Volvimos al St. James Park para comer en la terraza al aire libre de un buffet que había cerca del lago. Por la tarde fuimos al Imperial War Museum, el único museo que visité porque a los niños no les interesan mucho en general, pero éste sabía que le gustaría a Miguel Ángel, tan interesado en los temas bélicos. Y la verdad es que nos impresionó a todos. En la planta baja, junto a unos cuantos tanques de variadas procedencias, con un lateral de cristal para que pudiéramos ver cómo eran por dentro, había lo que yo creí un cohete puesto de pie y que alcanzaba varios pisos. Mi hijo me dijo que era una bomba. Imaginé el daño que podía hacer una cosa de semejante tamaño. En los pisos de arriba había aviones de las dos guerras mundiales, y en uno de ellos te podías meter. Se oía una voz que simulaba la forma como se escuchaba por la radio las comunicaciones dentro del aparato. La verdad es que los pilotos volaban en unas condiciones penosas. Había aviones enormes que colgaban del techo del museo. Me recordó un poco al Smithsonian.

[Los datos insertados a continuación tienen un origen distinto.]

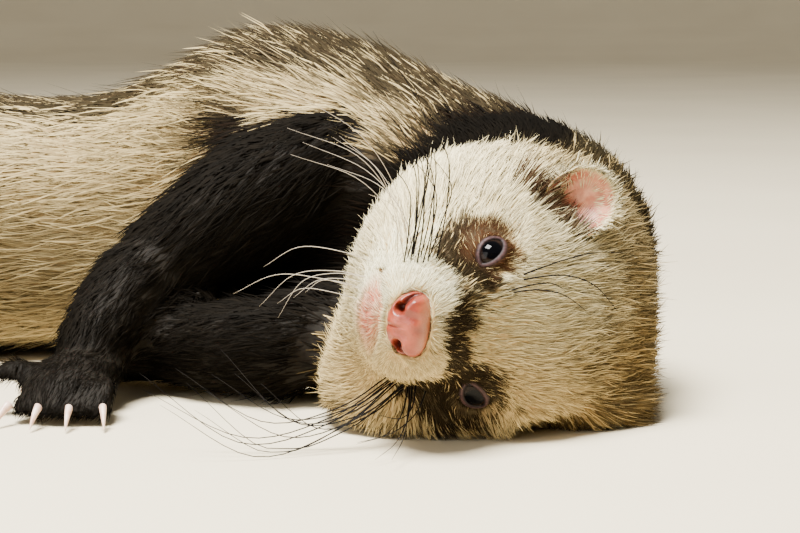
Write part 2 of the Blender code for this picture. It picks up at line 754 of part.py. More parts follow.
def make_foot(name, kind, root, heading, toe_turns):
    """A sole with five toes in a fan. Returns the foot and where each claw starts."""
    forward = unit(heading)
    across = unit(np.cross(forward, UP))
    length, half, height = SOLE[kind]
    root = np.asarray(root, float)
    path = [root - forward * SOLE_HEEL, root + forward * length / 2, root + forward * length]
    path[2] = path[2] - UP * max(0.0, path[2][2] - SOLE_END_RISE)
    radii = [half * share for share in SOLE_WIDTHS]
    foot = tube(name, path, radii, SOLE_SIDES, SOLE_STEP, height / half, SOLE_SOFT)
    toes, claws = [], []
    for i, (degrees, lift) in enumerate(toe_turns):
        place = i - (len(toe_turns) - 1) / 2
        turn = math.radians(degrees)
        ahead = unit(forward * math.cos(turn) + across * math.sin(turn))
        set_back = TOE_SET_BACK * place * place + TOE_SINK
        start = path[2] + across * TOE_SPACING * place - forward * set_back
        knuckle = start + ahead * TOE_LENGTH * TOE_KNUCKLE + UP * TOE_KNUCKLE_RISE * (1 + lift)
        tip = start + ahead * TOE_LENGTH - UP * (start[2] - TOE_TIP_RISE - lift)
        radii = (TOE_RADIUS * TOE_ROOT, TOE_RADIUS, TOE_RADIUS * TOE_END)
        bends = (start, knuckle, tip)
        toe = tube(f"{name}.toe", bends, radii, TOE_SIDES, TOE_STEP, TOE_SQUASH, TOE_SOFT, "far")
        toes.append(helper(toe))
        claws.append((tip, unit(ahead * (1, 1, 0)), lift))
    combine(foot, toes, "UNION")
    return foot, claws


def make_claw(name, tip, ahead, lift):
    """A curved, tapered claw from the rounded end of a toe down towards the floor."""
    start = tip + unit(ahead + UP * CLAW_TILT) * (TOE_RADIUS * TOE_END + GAP)
    bend = start + ahead * CLAW_LENGTH * CLAW_BEND + UP * CLAW_BEND_RISE
    end = start + ahead * CLAW_LENGTH
    end = end - UP * (end[2] - CLAW_DROP - lift)
    return tube(name, (start, bend, end), CLAW_RADII, CLAW_SIDES, CLAW_STEP, CLAW_DEPTH, ends="far")


def make_leg(name, parts, neighbours):
    """Upper leg, lower leg, foot and claws, each cut clear of what it grows from."""
    kind = name.split("_")[0]
    made = {}
    claws = {}
    for part in ("upper", "lower"):
        path = [point for point, _ in parts[part]]
        radii = [radius for _, radius in parts[part]]
        soft = soft_height(min(radii))
        made[f"{name}_{part}"] = tube(f"{name}_{part}", path, radii, LEG_SIDES, LEG_STEP, 1.0, soft)
    root, heading = parts["paw"]
    foot, places = make_foot(f"{name}_foot", kind, root, heading, parts["toes"])
    made[f"{name}_foot"] = foot
    order = list(made.values())
    for i, piece in enumerate(order):
        cut_clear(piece, neighbours + order[:i])
    for i, place in enumerate(places):
        claw = f"{name}_claw_{i + 1}"
        claws[claw] = make_claw(claw, *place)
    return made, claws


def place_on_origin(nodes):
    """Moves everything so that the origin is under the middle of the whole."""
    corners = np.array([vert.co for node in nodes for vert in node.data.vertices])
    middle = (corners.min(axis=0) + corners.max(axis=0)) / 2
    middle[2] = corners[:, 2].min()
    for node in nodes:
        for vert in node.data.vertices:
            vert.co -= Vector(middle)


def main():
    for obj in list(bpy.data.objects):
        bpy.data.objects.remove(obj)
    stations = body_stations()
    last = stations[-1].copy()
    last[0:3] = TAIL_TIP - unit(TAIL_TIP - last[0:3]) * TAIL_END
    last[12:16] = TAIL_END_REACH
    stations = np.vstack([stations, last])
    trunk = make_trunk(stations)
    nose = make_nose()
    eyes = {name: make_eye(name, side) for name, side in (("eye_right", 1), ("eye_left", -1))}
    ears = {
        "ear_right": make_ear("ear_right", [trunk["head"], trunk["neck"]]),
        "ear_left": make_ear("ear_left", []),
    }
    finish_head(trunk["head"], [nose, ears["ear_left"]])
    legs, claws = {}, {}
    near = {
        "foreleg": [trunk["chest"], trunk["neck"], trunk["belly"], trunk["head"]],
        "hindleg": [trunk["rump"], trunk["belly"]],
    }
    for name in LEGS:
        kind = name.split("_")[0]
        others = [leg for leg_name, leg in legs.items() if leg_name.startswith(kind)]
        pieces, points = make_leg(name, LEGS[name], near[kind] + others)
        legs.update(pieces)
        claws.update(points)
    coats = {
        "head": "pale_fur", "neck": "brown_fur", "chest": "cream_fur", "belly": "cream_fur",
        "rump": "brown_fur", "tail_root": "sable_fur", "tail_middle": "sable_fur",
        "tail_tip": "sable_fur",
    }
    for name, piece in trunk.items():
        paint(piece, coats[name])
    for piece in legs.values():
        paint(piece, "sable_fur")
    for piece in claws.values():
        paint(piece, "claw_horn")
    for piece in eyes.values():
        paint(piece, "eye_dark")
    for piece in ears.values():
        paint(piece, "ear_skin")
    paint(nose, "nose_skin")
    for obj in list(bpy.data.objects):
        if obj.hide_render:
            bpy.data.objects.remove(obj)
    place_on_origin(list(bpy.data.objects))


main()
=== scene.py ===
"""Looks of a life-size sable ferret that lies curled on its left side with its head on the floor.

Places and lengths are in millimetres in the model's own frame until a mesh is made.
A point of the head is written (f, r, u): forward to the nose, to the animal's right, up to its crown.
"""

import math

import bmesh
import bpy
import numpy as np
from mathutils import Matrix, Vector
from mathutils.bvhtree import BVHTree


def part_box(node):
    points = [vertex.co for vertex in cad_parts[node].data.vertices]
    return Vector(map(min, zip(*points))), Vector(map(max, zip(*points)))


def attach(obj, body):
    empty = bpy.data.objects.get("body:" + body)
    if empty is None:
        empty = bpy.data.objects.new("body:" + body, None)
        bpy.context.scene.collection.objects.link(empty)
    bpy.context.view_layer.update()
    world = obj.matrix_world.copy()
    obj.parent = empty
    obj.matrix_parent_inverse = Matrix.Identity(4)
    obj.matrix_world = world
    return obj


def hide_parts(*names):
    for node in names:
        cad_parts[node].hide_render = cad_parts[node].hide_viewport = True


MM = 0.001
SEED = 20
TINY = 1e-12
UP = np.array((0.0, 0.0, 1.0))
# The animal's right and its left
BOTH_SIDES = (1, -1)

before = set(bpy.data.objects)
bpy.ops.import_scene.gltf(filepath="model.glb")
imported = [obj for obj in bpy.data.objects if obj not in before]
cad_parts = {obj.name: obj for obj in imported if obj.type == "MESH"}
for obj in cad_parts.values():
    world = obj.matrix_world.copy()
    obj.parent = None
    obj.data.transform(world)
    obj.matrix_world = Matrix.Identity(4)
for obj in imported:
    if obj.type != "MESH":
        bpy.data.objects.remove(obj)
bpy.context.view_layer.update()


# Vectors and the frame of the head


def unit(vectors):
    """One vector or a row of vectors, each made one long."""
    vectors = np.asarray(vectors, float)
    return vectors / np.maximum(np.linalg.norm(vectors, axis=-1, keepdims=True), TINY)


def middle_of(node):
    """The middle of a solid's box."""
    low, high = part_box(node)
    return np.array((low + high) / 2) / MM


def smooth_step(low, high, values):
    """Nought up to low and one from high on, with a soft way between. High may be the smaller number."""
    share = np.clip((np.asarray(values, float) - low) / (high - low), 0, 1)
    return share * share * (3 - 2 * share)


def full_turn(sides):
    """The angles at which equally spaced sides of a ring lie."""
    return np.arange(sides) / sides * 2 * math.pi


def from_path(points, path):
    """Each point's distance from a bent line, and how far along it its nearest place is, from 0 to 1."""
    path = np.asarray(path, float)
    nearest = np.full(len(points), np.inf)
    share = np.zeros(len(points))
    for index, (start, end) in enumerate(zip(path[:-1], path[1:])):
        way = end - start
        part = np.clip((points - start) @ way / (way @ way), 0, 1)
        distance = np.linalg.norm(points - start - part[:, None] * way, axis=1)
        share = np.where(distance < nearest, (index + part) / (len(path) - 1), share)
        nearest = np.minimum(distance, nearest)
    return nearest, share


def turned(first, second, angle):
    """Directions turned from the first towards the second, each by its angle."""
    return first * np.cos(angle)[:, None] + second * np.sin(angle)[:, None]


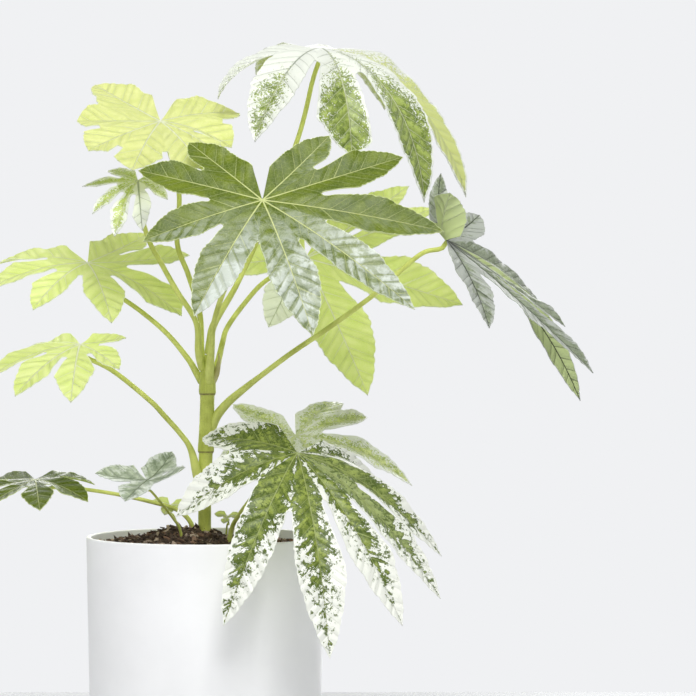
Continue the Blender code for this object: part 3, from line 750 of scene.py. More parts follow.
@dataclass
class Leaf:
    """One leaf: a lobed blade with its veins' relief, and the stalk that carries it.

    Attributes:
        name: what the names of its two pieces end with.
        hub: where the lobes meet, in millimetres.
        normal: the blade's upward direction there.
        tips: each lobe's spec, as Lobe takes it.
        stalk: the stalk's knots in millimetres, from its base to below the hub.
        base_radius: the stalk's radius at its base in millimetres.
        width: a lobe's half width as a share of its length.
        finish: which finish the blade has.
        teeth: how many coarse teeth a side of a lobe has.
        sinus: how far out the notches lie, as a share of the lobes' length; notches gives each its
            own.
        basal: how broad the outermost sides are.
        arch: the droop's form, as Lobe takes it.
        fold: how steeply the lobes fold up along their midribs.
        quilt: how far the blade swells between side veins, in metres; swells scales it per lobe.
        ruffle: the margin's waves in metres.
        cream: per lobe, how much later the cream starts on its right and its left side.
        pale: per lobe, how far its green turns to the underside's.
        dull: per lobe, what is added to the roughness.
        painted_sheen: per lobe, the share of whitish sheen painted on its right and its left side.
        look: what differs from the finish's usual look.
        fan_rows: how many rows of a lobe's grid lie inside its notches.
        free_rows: how many rows lie beyond them.
        columns: how many columns a side of a lobe has.
        thickness: the blade's, in metres.
    """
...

También había maquetas de barcos de guerra y una recreación del interior de un submarino, en la que se podía ver dónde dormían y los aparatos que manejaban, telescopio incluido.

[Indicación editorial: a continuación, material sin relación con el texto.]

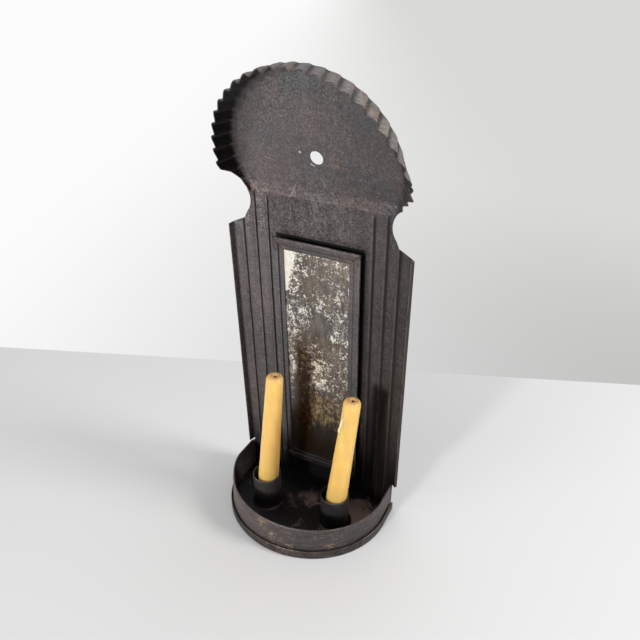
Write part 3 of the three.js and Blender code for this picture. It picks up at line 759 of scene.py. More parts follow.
def to_piece(name, bm, material, node, sharp, body="sconce"):
    """A finished piece in the place of one of the frame's nodes."""
    mesh = bpy.data.meshes.new(name)
    smoothed(moved(bm, ORIGIN), mesh, sharp)
    mesh.materials.append(material)
    piece = in_scene(name, mesh)
    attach(piece, body)
    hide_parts(node)
    return piece


def cut(piece, cutter_mesh, sharp):
    """Takes a cutter's shape out of a piece for good, with the modifiers that the piece has."""
    cutter = in_scene("cutter", bpy.data.meshes.new("cutter"))
    cutter_mesh.to_mesh(cutter.data)
    cutter_mesh.free()
    modifier = piece.modifiers.new("Hole", "BOOLEAN")
    modifier.object = cutter
    modifier.solver = "EXACT"
    bpy.context.view_layer.update()
    evaluated = piece.evaluated_get(bpy.context.evaluated_depsgraph_get())
    mesh = bpy.data.meshes.new_from_object(evaluated)
    piece.modifiers.clear()
    piece.data = mesh
    bpy.data.objects.remove(cutter)
    bm = bmesh.new()
    bm.from_mesh(mesh)
    smoothed(bm, mesh, sharp)


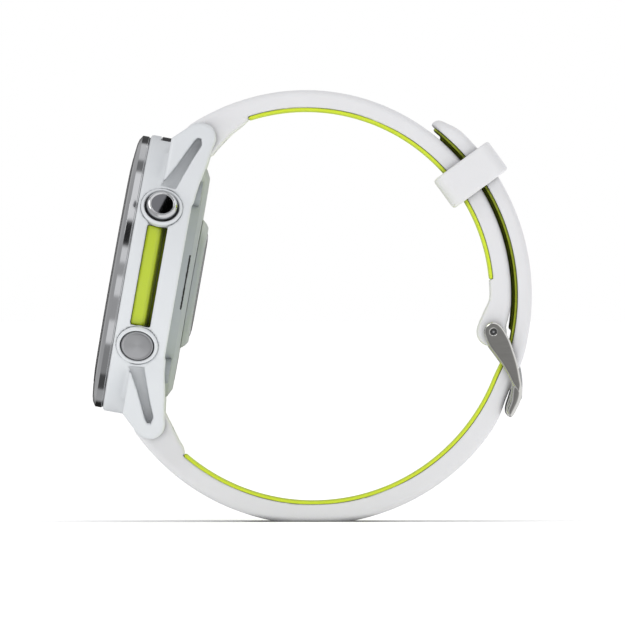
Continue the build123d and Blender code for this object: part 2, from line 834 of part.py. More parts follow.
with BuildPart() as buckle_frame:
    for start in (arm_inside, -arm_outside):
        with BuildSketch(Plane.XZ.offset(start)):
            arm_outline()
        extrude(amount=arm_outside - arm_inside)
    with BuildSketch(Plane.XZ):
        with BuildLine():
            Spline(
                (32.25, 18.2), (32.75, 17.55), (34.3, 19.85), (34.9, 22.0), (34.5, 22.9), (33.75, 22.75),
                (32.75, 20.7), periodic=True,
            )
        make_face()
    extrude(amount=arm_inside, both=True)
    with BuildSketch(Plane.XZ):
        with Locations(buckle_pin):
            Circle(buckle_pin_radius + running_gap)
    extrude(amount=arm_outside, both=True, mode=Mode.SUBTRACT)
    # the seat that the tang's tip lies in
    with BuildSketch(Plane.XZ):
        with Locations((35.475, 21.6)):
            Rectangle(3.05, 4.8)
    extrude(amount=tang_half_width + 0.3, both=True, mode=Mode.SUBTRACT)
save(buckle_frame, "buckle_frame")

with BuildPart() as buckle_tang:
    with BuildSketch(Plane.XZ):
        with BuildLine():
            start = polar(buckle_pin, eye_radius, 40)
            stop = polar(buckle_pin, eye_radius, -100)
            outer = Spline(
                start, (33.2, 29.5), (34.6, 26.4), (35.1, 23.6), (35.05, 20.7),
                tangents=(along(-50), (0, -1)),
            )
            inner = Spline(
                (34.1, 20.7), (34.1, 23.4), (33.6, 26.0), (32.2, 28.5), stop,
                tangents=((0, 1), along(100)),
            )
            RadiusArc(outer @ 1, inner @ 0, 0.5)
            CenterArc(buckle_pin, eye_radius, 40, 220)
        make_face()
    extrude(amount=tang_half_width, both=True)
    with BuildSketch(Plane.XZ):
        with Locations(buckle_pin):
            Circle(eye_radius)
    extrude(amount=1.55, both=True)
    with BuildSketch(Plane.XZ):
        with Locations(buckle_pin):
            Circle(buckle_pin_radius + running_gap)
    extrude(amount=2 * eye_radius, both=True, mode=Mode.SUBTRACT)
save(buckle_tang, "buckle_tang")
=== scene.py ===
import json
from math import acos, atan2, cos, degrees, hypot, pi, radians, sin, sqrt

import bmesh
import bpy
import numpy as np
from bpy.props import FloatProperty, IntProperty, PointerProperty, StringProperty
from bpy.types import Operator, Panel, PropertyGroup
from mathutils import Matrix, Vector


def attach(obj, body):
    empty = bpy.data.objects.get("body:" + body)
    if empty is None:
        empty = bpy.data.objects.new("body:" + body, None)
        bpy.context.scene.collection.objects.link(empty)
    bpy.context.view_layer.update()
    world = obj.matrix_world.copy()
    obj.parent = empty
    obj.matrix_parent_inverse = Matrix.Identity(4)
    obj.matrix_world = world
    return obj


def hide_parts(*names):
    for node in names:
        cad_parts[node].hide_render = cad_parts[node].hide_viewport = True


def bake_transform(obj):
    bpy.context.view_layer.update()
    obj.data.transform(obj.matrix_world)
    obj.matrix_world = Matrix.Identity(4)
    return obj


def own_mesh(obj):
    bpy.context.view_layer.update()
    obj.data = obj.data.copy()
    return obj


bl_info = {
    "name": "Sports Watch Builder",
    "version": (1, 0, 0),
    "blender": (4, 5, 0),
    "location": "3D View > Sidebar > Watch",
    "description": "Builds a sports watch with a two-tone silicone strap around its packed frame",
    "category": "Object",
}

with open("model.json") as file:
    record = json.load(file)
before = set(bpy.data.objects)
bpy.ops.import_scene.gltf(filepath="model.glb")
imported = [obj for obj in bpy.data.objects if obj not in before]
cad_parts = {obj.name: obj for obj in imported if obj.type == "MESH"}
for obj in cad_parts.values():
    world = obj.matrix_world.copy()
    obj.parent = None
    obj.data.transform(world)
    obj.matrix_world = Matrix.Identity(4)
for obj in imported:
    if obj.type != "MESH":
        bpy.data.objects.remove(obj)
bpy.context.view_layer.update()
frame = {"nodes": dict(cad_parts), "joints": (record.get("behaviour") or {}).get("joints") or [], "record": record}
MM = 0.001

# ------------------------------------------------------------------ places, all from the frame
MOUNTS = {m["name"]: m for m in frame["record"]["mounts"]}
JOINTS = {j["name"]: j for j in frame["joints"]}
BACK = Vector(MOUNTS["wrist_face"]["pos_m"])
OUTWARD = -Vector(MOUNTS["wrist_face"]["axis"]).normalized()
THREE = Vector((0, -1, 0))
TWELVE = OUTWARD.cross(THREE)
UPPER_PIN = Vector(JOINTS["strap_swing"]["pos_m"])
STRAP_CENTRE = Vector(JOINTS["keeper_slide"]["pos_m"])
BUCKLE_PIN = Vector(JOINTS["buckle_swing"]["pos_m"])
PIN_REACH = (UPPER_PIN - BACK).dot(TWELVE)
PIN_HEIGHT = (UPPER_PIN - BACK).dot(OUTWARD)
LOWER_PIN = UPPER_PIN - 2 * PIN_REACH * TWELVE
LOWER_CENTRE = Vector((0.07, 0, 35.85)) * MM


def axes_at(origin, x, y, z):
    """The matrix that puts local millimetres on three directions of the row frame."""
    turn = Matrix((x, y, z)).transposed() * MM
    return Matrix.Translation(origin) @ turn.to_4x4()


CASE = axes_at(BACK, THREE, TWELVE, OUTWARD)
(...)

El último piso estaba dedicado al holocausto, y Ana estuvo muy interesada en el tema porque ahora lo está estudiando. Yo pasé por allí con aprensión y dolor, lo más ligera que pude.

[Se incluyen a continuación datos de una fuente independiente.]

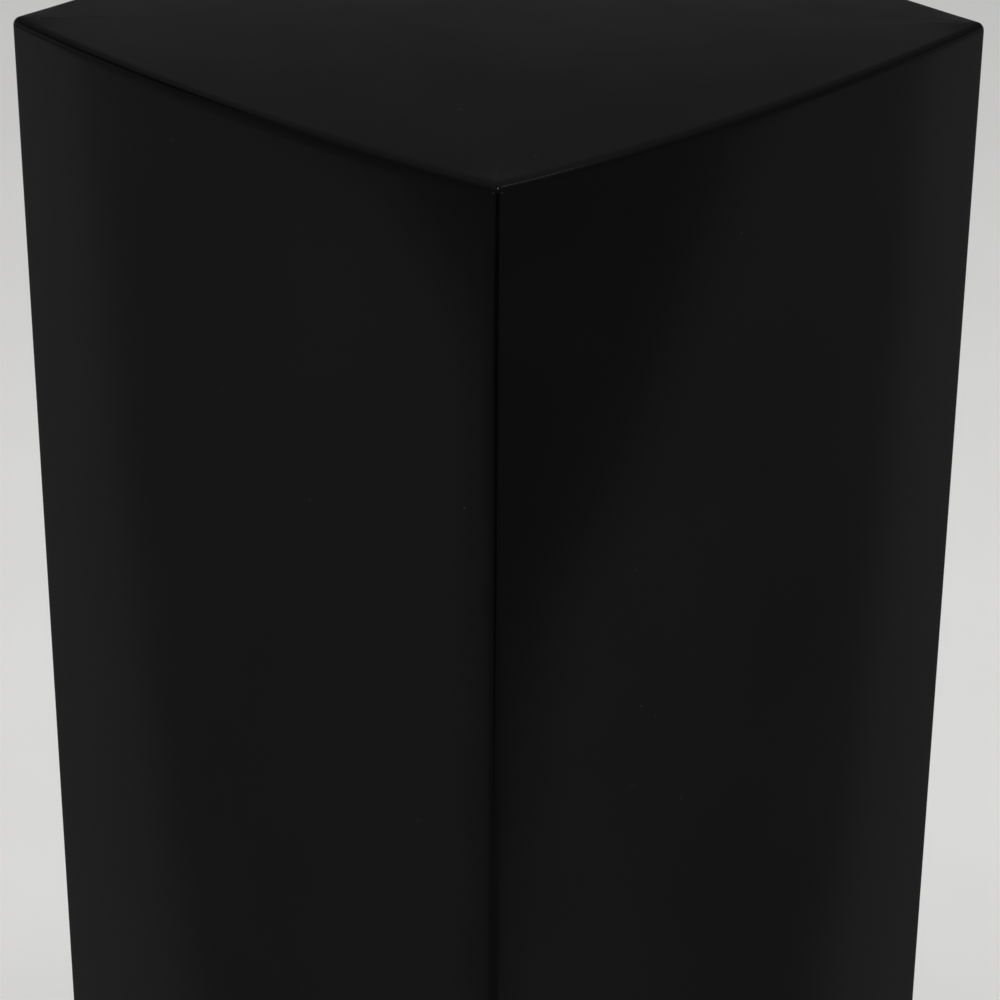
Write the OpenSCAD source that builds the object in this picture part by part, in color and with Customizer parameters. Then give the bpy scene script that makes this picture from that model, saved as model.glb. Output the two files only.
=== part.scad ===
// Display plinth with softly bowed sides on a doweled timber frame and four levelling feet.
// Millimetres, +Z up. The origin is at floor level on the plinth's centre line.

/* [Body] */
// Distance between two neighbouring vertical corners
plinth_w = 400; // [320:5:480]
// How far each side bows out at its middle
side_bow = 13; // [6:1:20]
// Overall height with the feet screwed fully in
plinth_h = 1000; // [700:10:1200]
// Radius of the rounded edges
arris_r = 5; // [3:0.5:6]
// Gap between the floor and the lower edge of the side panels
skirt_gap = 8; // [4:1:12]

/* [Panels] */
// Thickness of the side panels
side_t = 12; // [10:1:15]
// Thickness of the top panel
top_t = 18; // [15:1:25]
// Thickness of the base board
base_t = 18; // [15:1:22]
// Glue line between the frame and the side panels
glue_line = 0.2; // [0.1:0.05:0.3]
// Glue film in the butt joint between a rail's end and a post
butt_gap = 0.05; // [0.03:0.01:0.1]
// Clearance round screws, dowels and loose tongues in their holes
fit_gap = 0.1; // [0.05:0.05:0.15]

/* [Loose tongues] */
// Thickness of the tongue in each mitre
tongue_t = 3; // [2.5:0.5:4]
// Width of the tongue, half of it in each panel
tongue_w = 12; // [9:1:13]
// Distance from the inner corner of the mitre to the middle of the tongue
tongue_in = 5; // [4:0.5:6]
// Length of solid mitre left below the tongue
tongue_stop = 22; // [10:1:40]

/* [Frame] */
// Width of a corner post
post_w = 40; // [38:1:50]
// Thickness of a rail
rail_t = 18; // [15:1:22]
// Diameter of a rail dowel
dowel_d = 6; // [5:0.5:8]
// Length of a rail dowel
dowel_l = 30; // [24:1:32]
// Distance from the inner face of the post to the first dowel
dowel_first = 20; // [20:1:22]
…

Por la noche recalamos en Picadilly Circus, todo luces de neón de colores y tiendas por doquier. Unos chicos hacían break dance junto a una fuente, rodeados por una gran concurrencia. Cuando se marchaban llegaban otros. Los comercios eran muy variopintos. Miguel Ángel se compró, entre otras cosas, unas delicias turcas, que incluso para nuestro paladar aficionado al dulce, resultaron muy empalagosas. Había una calle llena de teatros con los últimos espectáculos: Thriller, Los Miserables y unos cuantos más. No en vano Inglaterra es la cuna de la interpretación. Entramos en una tienda de peluches que estaba llena de árboles. La vegetación crecía a lo largo del techo, y era como la reproducción de una selva. En uno de los escaparates se podía ver un cocodrilo mecánico enorme, metido en una especie de estanque, que abría sus fauces varias veces emitiendo terribles sonidos cada vez que alguien le echaba monedas. Nos acercamos también al Soho, lleno de farolillos rojos y restaurantes chinos. Es muy bonito, muy luminoso, está lleno de vida.


  El último día fuimos a 
Portobello Road porque los niños tenían la ilusión de comprobar si es como aparecía en la película Mary Poppins, que tantas veces han visto desde que eran pequeños. Pero en nada se parecía: no vimos los puestos callejeros por todas partes, las calles llenas de gente, las fuentes de chocolate caliente manando ni el famoso fish and chips que comimos mientras estuvimos en Londres (lo hacen muy bueno), pero no allí. Era una calle muy larga con tiendas y algunos puestos en la calle, también de frutas y verduras, parecido al rastro de aquí. Ana se compró unas botas aterciopeladas en negro tipo mosquetero que le quedan muy bien, y Miguel Ángel unas deportivas. Me llamaron la atención algunas tiendas: una que era sólo de tiradores de puertas de todas clases, los de porcelana blanca decorada con flores eran especialmente bonitos. También una tienda de ropa, que debe ser de una cadena que existe allí, con el currioso nombre de All Saints, en cuyas paredes y escaparates se podían ver estantes metálicos llenos de máquinas de coser antiguas. Había cientos. Otra tienda era de porcelanas. Los juegos de café típicamente ingleses, decorados con flores fueron una tentación para mí, pero mi hija me dijo que a dónde iba con eso. Ya cuando terminábamos la calle, de regreso, encontré el capricho que yo me iba a llevar de recuerdo del viaje en forma de un pequeño peluche que reproducía un personaje que me encanta de los cuentos de Beatrix Potter, que descubrí el año pasado, la oca Carlota, que allí llaman Jemima. Estaba en una mesa puesta en la calle junto a la tienda, y un señor grueso con barba blanca, que bien podría haber sido un perfecto Santa Claus, nos explicó en un perfecto y melodioso inglés su historia y la de otros personajes de la misma escritora que tenía por allí. Ana me hizo notar cuando nos fuimos la voz tan cálida y tan bonita que tenía aquel hombre, como si fuera el narrador de una película que nos estuviera contando un cuento.